● **WHAT YOU SHOULD DO**
Word for word, restate the lines from the start of the data below through the line containing "height) in mm.".

--- begin ---

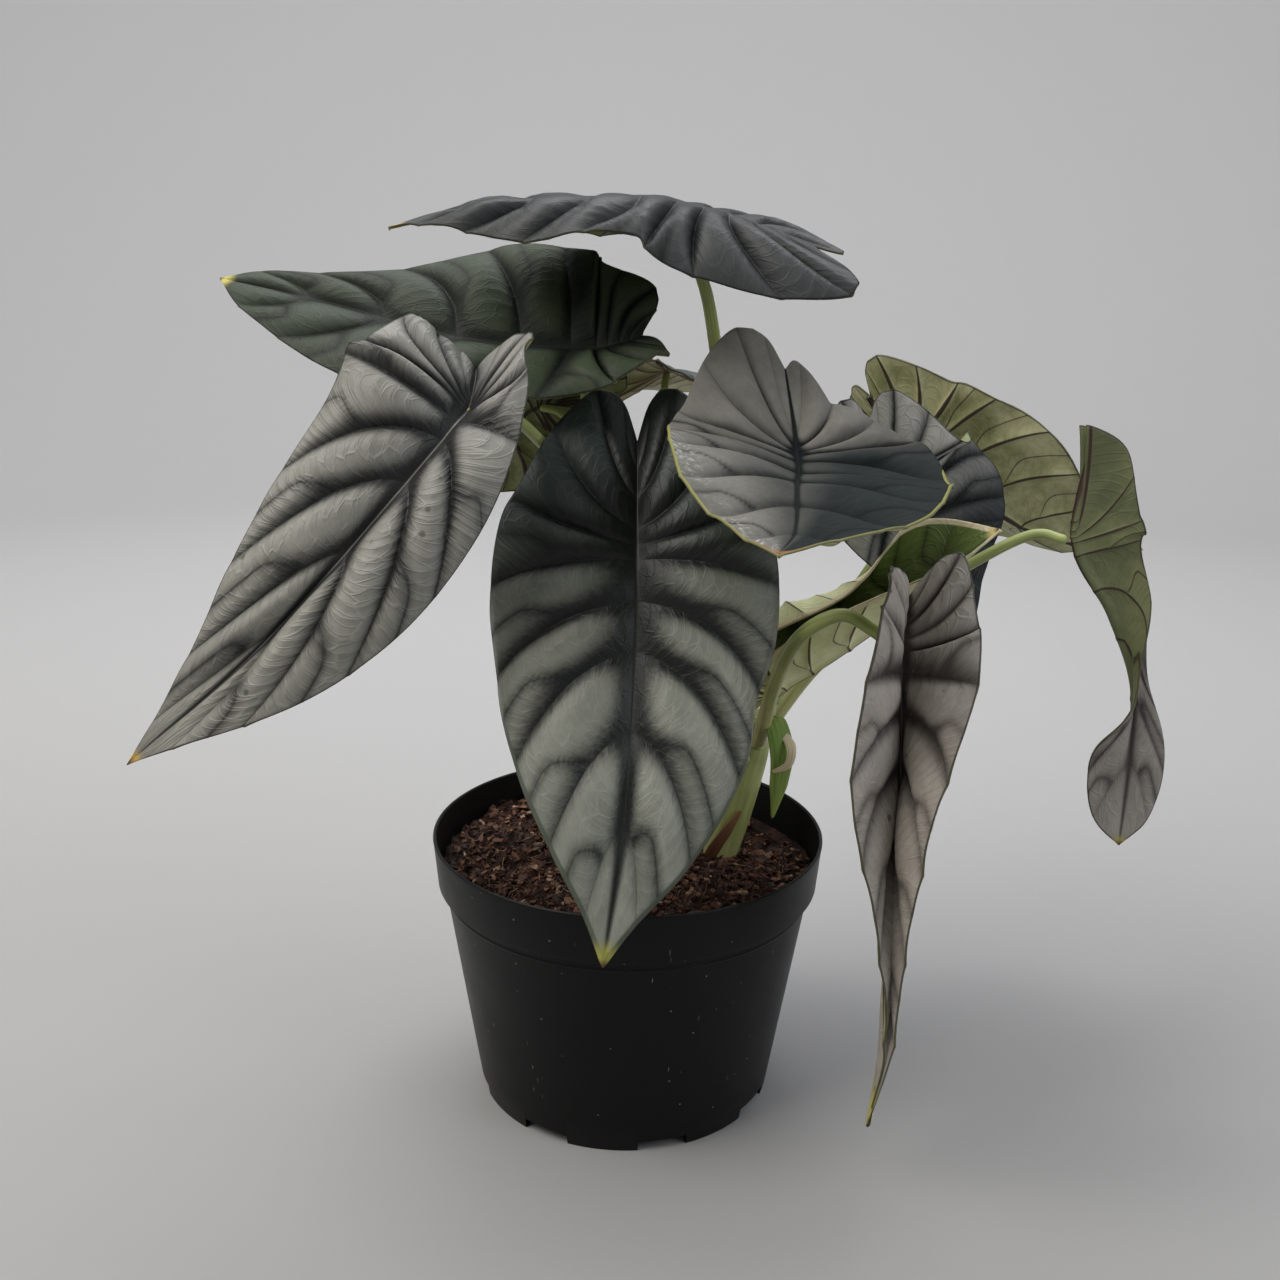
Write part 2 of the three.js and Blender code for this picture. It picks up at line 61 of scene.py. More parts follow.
def finish_for(name):
    """A new material, the function that adds nodes to it, and the place on the object."""
    material = bpy.data.materials.new(name)
    material.use_nodes = True
    tree = material.node_tree
    tree.nodes.clear()
    surface = tree.nodes.new("ShaderNodeOutputMaterial").inputs["Surface"]

    def add(kind, *inputs, out=0, stops=(), **named):
        """Adds a node and gives back an output. Names with a capital are inputs, others settings."""
        made = tree.nodes.new("ShaderNode" + kind)
        fills = dict(enumerate(inputs))
        for key, value in named.items():
            if key[0].isupper():
                fills[key.replace("_", " ")] = value
            else:
                setattr(made, key, value)
        for key, value in fills.items():
            if isinstance(value, bpy.types.NodeSocket):
                tree.links.new(value, made.inputs[key])
            else:
                made.inputs[key].default_value = linear(value) if isinstance(value, str) else value
        for index, (position, colour) in enumerate(stops):
            if index > 1:
                made.color_ramp.elements.new(position)
            made.color_ramp.elements[index].position = position
            made.color_ramp.elements[index].color = linear(colour)
        if kind == "BsdfPrincipled":
            tree.links.new(made.outputs[out], surface)
        return made.outputs[out]

    return material, add, add("TexCoord", out="Object")


def ringed(name, rings, sides, closed=True):
    """A round shell drawn up from a circle, one extrusion for each (radius, height) in mm.

    Where it isn't closed at its ends, only the first circle is filled.
    """
    radius, height = rings[0]
    bpy.ops.mesh.primitive_circle_add(vertices=sides, radius=radius * MM, location=(0, 0, height * MM),
                                      fill_type="NOTHING" if closed else "NGON")
    made = bpy.context.object
    made.name = name
    bpy.ops.object.transform_apply(location=True)
    bpy.ops.object.mode_set(mode="EDIT")
    bpy.ops.mesh.select_all(action="SELECT")
    for wide, tall in rings[1:]:
        bpy.ops.mesh.extrude_edges_move()
        bpy.ops.transform.translate(value=(0, 0, (tall - height) * MM))
        bpy.ops.transform.resize(value=(wide / radius, wide / radius, 1))
        radius, height = wide, tall
    if closed:
        bpy.ops.mesh.select_mode(type="EDGE")
        bpy.ops.mesh.select_all(action="DESELECT")
        bpy.ops.mesh.select_non_manifold()
        bpy.ops.mesh.fill_holes(sides=0)
        bpy.ops.mesh.select_all(action="SELECT")
        bpy.ops.mesh.normals_make_consistent(inside=False)
    bpy.ops.object.mode_set(mode="OBJECT")
    return made


def belongs(piece, slot, *nodes):
    """The piece stands for these solids and rides with the plant."""
    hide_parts(*nodes)
    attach(piece, "root")


def keep(piece, kind, **settings):
    """Adds a modifier and applies it."""
    made = piece.modifiers.new(kind.title(), kind)
    for name, value in settings.items():
        setattr(made, name, value)
    bpy.context.view_layer.objects.active = piece
    bpy.ops.object.modifier_apply(modifier=made.name)


pot = ringed("nursery_pot", POT_RINGS, 192)
keep(pot, "BEVEL", width=0.35 * MM, segments=2, limit_method="ANGLE", angle_limit=math.radians(25))
for turn in range(8):
    bpy.ops.mesh.primitive_cube_add(size=1)
    cutter = bpy.context.object
    cutter.matrix_world = (
        Matrix.Rotation(math.radians(-30 + 45 * turn), 4, "Z")
        @ Matrix.Translation((0, -FOOT_RADIUS * MM, 0))
        @ Matrix.Diagonal((*(size * MM for size in NOTCH_SIZE), 1))
    )
    keep(pot, "BOOLEAN", object=cutter, operation="DIFFERENCE", solver="EXACT")
    bpy.data.objects.remove(cutter)
pot.select_set(True)
bpy.ops.object.shade_smooth_by_angle(angle=math.radians(30))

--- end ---

● **EXPECTED ANSWER**
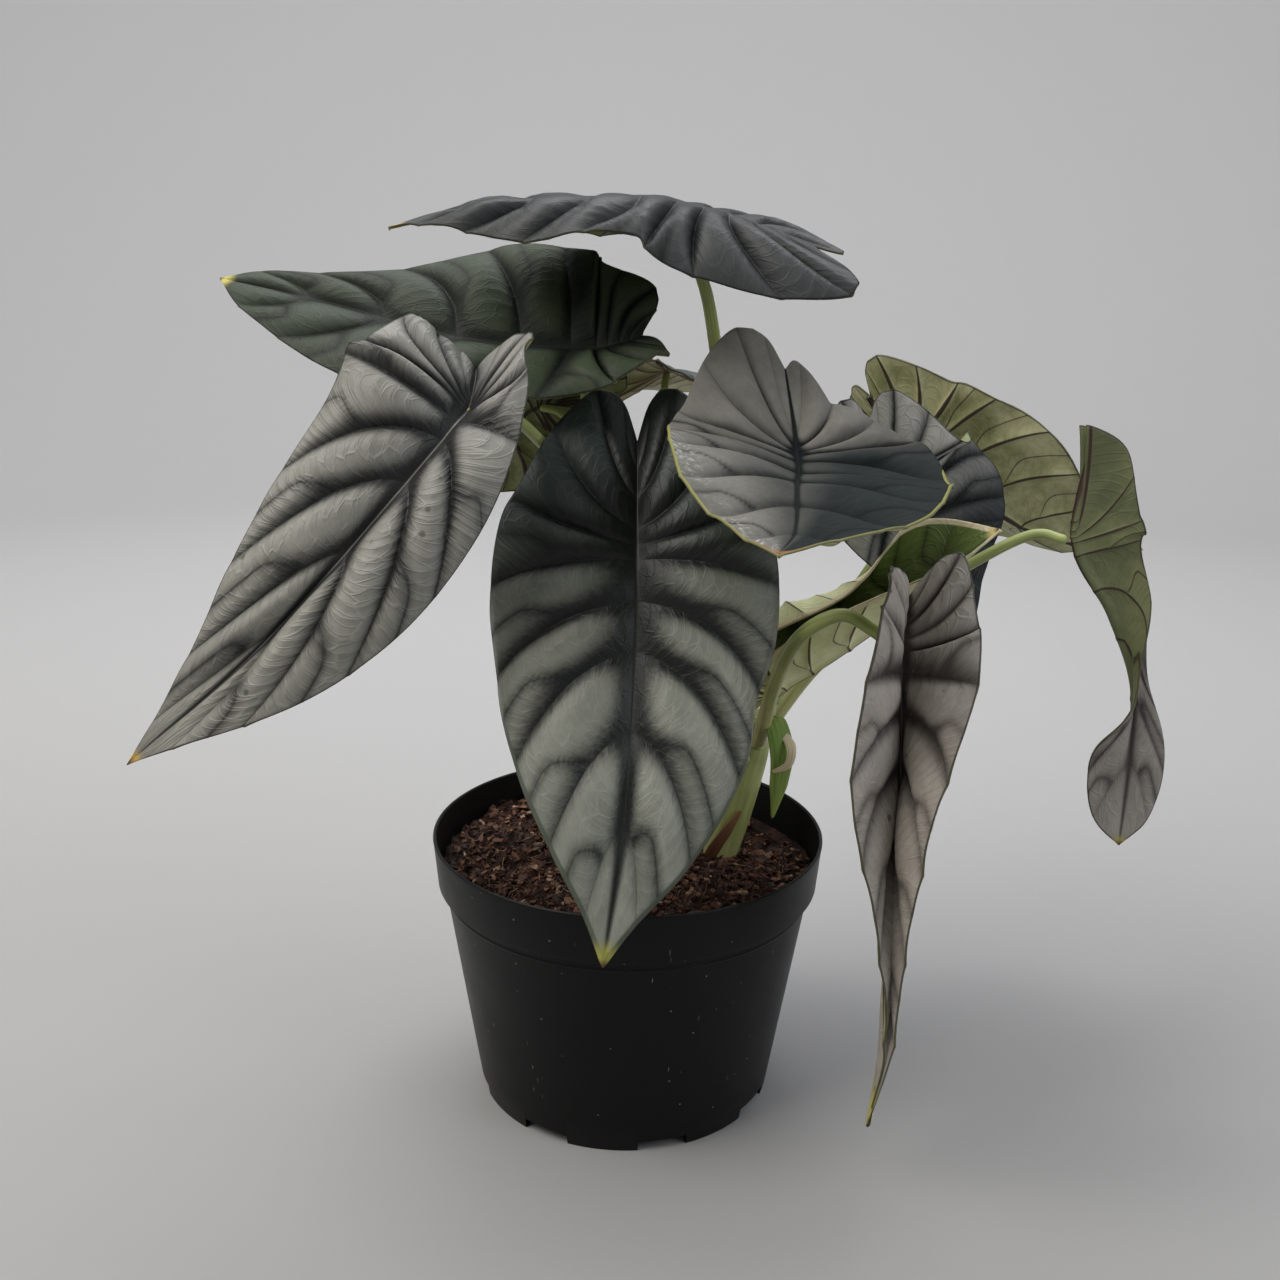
Write part 2 of the three.js and Blender code for this picture. It picks up at line 61 of scene.py. More parts follow.
def finish_for(name):
    """A new material, the function that adds nodes to it, and the place on the object."""
    material = bpy.data.materials.new(name)
    material.use_nodes = True
    tree = material.node_tree
    tree.nodes.clear()
    surface = tree.nodes.new("ShaderNodeOutputMaterial").inputs["Surface"]

    def add(kind, *inputs, out=0, stops=(), **named):
        """Adds a node and gives back an output. Names with a capital are inputs, others settings."""
        made = tree.nodes.new("ShaderNode" + kind)
        fills = dict(enumerate(inputs))
        for key, value in named.items():
            if key[0].isupper():
                fills[key.replace("_", " ")] = value
            else:
                setattr(made, key, value)
        for key, value in fills.items():
            if isinstance(value, bpy.types.NodeSocket):
                tree.links.new(value, made.inputs[key])
            else:
                made.inputs[key].default_value = linear(value) if isinstance(value, str) else value
        for index, (position, colour) in enumerate(stops):
            if index > 1:
                made.color_ramp.elements.new(position)
            made.color_ramp.elements[index].position = position
            made.color_ramp.elements[index].color = linear(colour)
        if kind == "BsdfPrincipled":
            tree.links.new(made.outputs[out], surface)
        return made.outputs[out]

    return material, add, add("TexCoord", out="Object")


def ringed(name, rings, sides, closed=True):
    """A round shell drawn up from a circle, one extrusion for each (radius, height) in mm.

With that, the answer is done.